- _Aim_:
In the data below, find every line with the string "None" and pull it out.

--- Material for this exercise ---

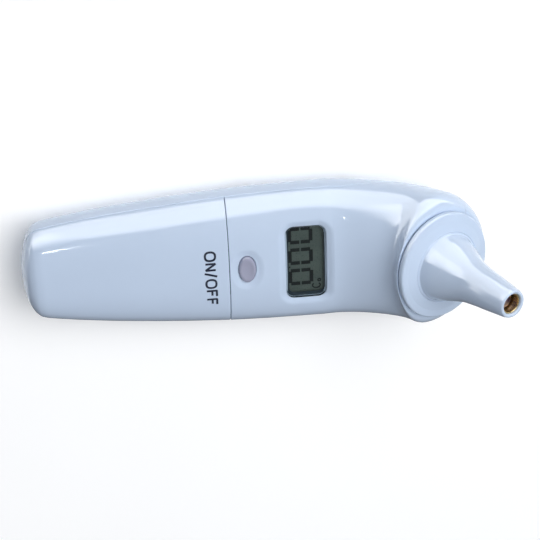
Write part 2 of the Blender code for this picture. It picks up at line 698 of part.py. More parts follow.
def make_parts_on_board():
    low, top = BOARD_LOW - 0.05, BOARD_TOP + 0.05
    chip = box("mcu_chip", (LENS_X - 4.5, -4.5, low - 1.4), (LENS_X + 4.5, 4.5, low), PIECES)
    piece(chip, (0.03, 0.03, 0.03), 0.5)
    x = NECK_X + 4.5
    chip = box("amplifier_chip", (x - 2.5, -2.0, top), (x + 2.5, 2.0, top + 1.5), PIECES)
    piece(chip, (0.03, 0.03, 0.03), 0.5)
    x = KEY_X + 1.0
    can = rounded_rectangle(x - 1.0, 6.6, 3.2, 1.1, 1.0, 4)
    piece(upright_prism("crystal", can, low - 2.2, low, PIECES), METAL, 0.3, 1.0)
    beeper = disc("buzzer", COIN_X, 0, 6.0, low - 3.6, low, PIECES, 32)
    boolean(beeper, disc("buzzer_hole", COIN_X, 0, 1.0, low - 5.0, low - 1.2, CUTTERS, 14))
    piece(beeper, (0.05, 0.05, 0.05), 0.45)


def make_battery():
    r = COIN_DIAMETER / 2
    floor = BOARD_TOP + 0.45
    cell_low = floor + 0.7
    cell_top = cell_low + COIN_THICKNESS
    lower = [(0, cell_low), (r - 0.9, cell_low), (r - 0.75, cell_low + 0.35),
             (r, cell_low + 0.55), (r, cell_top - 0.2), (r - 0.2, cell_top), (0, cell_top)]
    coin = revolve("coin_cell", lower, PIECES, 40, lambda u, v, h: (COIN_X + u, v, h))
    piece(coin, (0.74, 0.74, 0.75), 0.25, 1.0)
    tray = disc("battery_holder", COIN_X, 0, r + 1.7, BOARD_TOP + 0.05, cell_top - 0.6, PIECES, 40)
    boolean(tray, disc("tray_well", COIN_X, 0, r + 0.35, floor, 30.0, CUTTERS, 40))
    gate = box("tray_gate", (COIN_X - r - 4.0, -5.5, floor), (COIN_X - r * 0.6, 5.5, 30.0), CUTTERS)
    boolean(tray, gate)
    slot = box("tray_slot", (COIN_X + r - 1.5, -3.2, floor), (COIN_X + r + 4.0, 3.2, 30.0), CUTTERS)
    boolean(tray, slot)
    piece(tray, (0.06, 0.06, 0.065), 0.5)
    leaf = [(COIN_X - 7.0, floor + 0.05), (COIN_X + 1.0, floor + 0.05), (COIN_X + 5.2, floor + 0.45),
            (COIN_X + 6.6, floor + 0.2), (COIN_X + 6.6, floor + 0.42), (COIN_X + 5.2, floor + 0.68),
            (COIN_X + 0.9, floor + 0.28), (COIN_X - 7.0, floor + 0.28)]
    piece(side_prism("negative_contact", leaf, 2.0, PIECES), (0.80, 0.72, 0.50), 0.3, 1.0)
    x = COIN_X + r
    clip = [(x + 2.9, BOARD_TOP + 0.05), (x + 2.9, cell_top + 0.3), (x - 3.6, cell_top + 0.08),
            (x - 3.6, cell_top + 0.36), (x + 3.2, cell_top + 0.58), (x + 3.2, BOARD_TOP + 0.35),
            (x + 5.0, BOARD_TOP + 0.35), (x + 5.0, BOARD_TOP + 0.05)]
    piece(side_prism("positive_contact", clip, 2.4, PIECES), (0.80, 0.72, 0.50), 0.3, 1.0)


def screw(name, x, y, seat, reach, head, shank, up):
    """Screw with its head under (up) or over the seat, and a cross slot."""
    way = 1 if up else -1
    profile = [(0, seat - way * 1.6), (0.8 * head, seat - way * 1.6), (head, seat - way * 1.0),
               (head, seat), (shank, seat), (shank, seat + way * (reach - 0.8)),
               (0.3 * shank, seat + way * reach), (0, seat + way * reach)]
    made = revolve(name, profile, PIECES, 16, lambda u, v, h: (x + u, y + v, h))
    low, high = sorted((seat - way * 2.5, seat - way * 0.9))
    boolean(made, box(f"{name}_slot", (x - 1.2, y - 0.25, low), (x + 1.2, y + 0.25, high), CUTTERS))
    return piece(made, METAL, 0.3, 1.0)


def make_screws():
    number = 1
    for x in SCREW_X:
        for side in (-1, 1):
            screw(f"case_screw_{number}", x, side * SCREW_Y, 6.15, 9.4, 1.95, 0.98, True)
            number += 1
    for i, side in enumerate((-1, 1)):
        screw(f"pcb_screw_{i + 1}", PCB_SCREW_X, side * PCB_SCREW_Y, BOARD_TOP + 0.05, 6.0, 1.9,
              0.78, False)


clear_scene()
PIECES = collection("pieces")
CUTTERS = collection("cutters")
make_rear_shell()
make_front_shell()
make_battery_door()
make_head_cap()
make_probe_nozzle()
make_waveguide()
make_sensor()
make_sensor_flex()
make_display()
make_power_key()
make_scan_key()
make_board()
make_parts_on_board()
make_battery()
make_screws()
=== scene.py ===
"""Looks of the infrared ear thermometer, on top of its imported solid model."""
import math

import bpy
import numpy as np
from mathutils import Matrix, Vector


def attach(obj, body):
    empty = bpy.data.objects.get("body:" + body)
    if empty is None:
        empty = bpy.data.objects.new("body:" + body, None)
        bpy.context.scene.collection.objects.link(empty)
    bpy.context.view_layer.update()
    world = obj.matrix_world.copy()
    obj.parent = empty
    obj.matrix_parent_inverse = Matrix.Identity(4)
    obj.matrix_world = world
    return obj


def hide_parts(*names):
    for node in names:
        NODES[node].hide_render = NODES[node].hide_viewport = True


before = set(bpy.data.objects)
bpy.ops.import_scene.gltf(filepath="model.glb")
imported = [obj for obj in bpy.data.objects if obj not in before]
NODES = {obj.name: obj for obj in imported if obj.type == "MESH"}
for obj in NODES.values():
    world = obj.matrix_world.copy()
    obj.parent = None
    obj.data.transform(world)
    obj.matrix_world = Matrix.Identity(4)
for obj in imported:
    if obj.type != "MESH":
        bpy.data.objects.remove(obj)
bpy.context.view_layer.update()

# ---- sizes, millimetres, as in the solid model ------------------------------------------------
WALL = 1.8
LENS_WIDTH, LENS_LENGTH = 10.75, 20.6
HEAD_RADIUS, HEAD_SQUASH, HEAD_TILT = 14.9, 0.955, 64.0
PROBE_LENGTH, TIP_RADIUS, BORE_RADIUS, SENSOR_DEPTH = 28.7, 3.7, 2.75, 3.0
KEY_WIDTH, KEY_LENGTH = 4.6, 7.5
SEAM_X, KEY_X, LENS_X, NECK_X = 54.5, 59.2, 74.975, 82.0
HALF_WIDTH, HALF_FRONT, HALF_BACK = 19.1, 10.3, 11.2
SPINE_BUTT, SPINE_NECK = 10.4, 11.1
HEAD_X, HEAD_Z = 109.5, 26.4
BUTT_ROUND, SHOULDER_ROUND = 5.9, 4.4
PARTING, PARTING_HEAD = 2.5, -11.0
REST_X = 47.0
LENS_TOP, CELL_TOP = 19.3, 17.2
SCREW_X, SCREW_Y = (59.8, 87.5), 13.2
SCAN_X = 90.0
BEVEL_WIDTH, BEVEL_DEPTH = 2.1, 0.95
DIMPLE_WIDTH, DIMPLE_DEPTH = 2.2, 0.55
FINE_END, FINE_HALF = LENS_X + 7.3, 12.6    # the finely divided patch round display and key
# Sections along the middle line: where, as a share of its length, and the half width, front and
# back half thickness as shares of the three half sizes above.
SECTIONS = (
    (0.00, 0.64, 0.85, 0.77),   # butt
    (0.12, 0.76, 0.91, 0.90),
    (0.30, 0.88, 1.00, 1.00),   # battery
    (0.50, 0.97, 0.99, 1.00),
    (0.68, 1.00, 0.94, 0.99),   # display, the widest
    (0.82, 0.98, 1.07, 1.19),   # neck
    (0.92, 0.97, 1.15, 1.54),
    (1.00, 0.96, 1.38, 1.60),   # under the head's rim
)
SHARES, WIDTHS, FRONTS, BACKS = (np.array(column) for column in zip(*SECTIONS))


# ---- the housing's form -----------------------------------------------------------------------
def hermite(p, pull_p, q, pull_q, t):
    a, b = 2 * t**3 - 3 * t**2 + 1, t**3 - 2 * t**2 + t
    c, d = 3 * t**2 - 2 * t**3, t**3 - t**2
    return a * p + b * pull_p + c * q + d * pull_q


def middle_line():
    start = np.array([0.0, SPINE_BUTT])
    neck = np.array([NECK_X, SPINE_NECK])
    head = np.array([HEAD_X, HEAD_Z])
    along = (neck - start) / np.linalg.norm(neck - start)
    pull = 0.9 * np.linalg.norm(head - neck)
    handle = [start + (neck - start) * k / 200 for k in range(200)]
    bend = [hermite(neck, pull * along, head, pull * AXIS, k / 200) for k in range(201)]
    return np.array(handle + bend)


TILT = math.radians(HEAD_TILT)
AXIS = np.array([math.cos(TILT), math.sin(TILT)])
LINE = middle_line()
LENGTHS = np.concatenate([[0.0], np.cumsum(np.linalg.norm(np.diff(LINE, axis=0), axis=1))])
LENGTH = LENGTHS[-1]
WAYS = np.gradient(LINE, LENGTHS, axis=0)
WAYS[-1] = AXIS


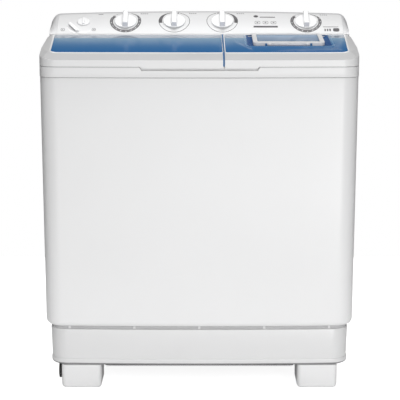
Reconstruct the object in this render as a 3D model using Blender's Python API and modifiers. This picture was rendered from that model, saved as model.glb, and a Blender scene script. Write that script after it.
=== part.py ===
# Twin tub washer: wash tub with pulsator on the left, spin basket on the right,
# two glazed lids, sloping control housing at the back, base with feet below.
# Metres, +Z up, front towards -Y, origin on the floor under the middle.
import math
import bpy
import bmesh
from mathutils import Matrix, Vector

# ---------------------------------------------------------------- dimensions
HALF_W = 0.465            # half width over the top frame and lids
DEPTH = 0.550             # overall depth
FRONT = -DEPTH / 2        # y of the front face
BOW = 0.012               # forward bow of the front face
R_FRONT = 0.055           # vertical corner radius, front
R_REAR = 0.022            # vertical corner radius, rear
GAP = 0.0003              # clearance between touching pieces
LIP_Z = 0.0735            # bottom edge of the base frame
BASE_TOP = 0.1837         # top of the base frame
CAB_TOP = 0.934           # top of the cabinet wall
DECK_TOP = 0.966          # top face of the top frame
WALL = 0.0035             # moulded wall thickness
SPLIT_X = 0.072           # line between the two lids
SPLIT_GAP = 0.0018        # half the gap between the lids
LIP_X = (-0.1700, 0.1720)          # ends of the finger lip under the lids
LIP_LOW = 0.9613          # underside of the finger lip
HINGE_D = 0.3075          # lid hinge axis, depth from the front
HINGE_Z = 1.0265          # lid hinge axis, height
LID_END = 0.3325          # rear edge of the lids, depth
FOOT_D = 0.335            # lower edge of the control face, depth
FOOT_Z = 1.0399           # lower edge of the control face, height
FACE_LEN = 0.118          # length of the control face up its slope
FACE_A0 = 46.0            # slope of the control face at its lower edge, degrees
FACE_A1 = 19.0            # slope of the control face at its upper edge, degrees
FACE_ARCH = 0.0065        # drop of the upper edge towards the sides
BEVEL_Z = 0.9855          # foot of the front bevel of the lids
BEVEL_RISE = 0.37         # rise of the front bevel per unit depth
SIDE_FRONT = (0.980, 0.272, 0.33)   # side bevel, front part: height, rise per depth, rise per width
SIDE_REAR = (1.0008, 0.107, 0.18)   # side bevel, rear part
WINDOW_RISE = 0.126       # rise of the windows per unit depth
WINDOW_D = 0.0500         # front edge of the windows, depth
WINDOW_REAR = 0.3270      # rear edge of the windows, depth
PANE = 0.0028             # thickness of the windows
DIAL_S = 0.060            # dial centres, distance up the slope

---

- _Task answer_:
    if empty is None:
        empty = bpy.data.objects.new("body:" + body, None)
    obj.parent = None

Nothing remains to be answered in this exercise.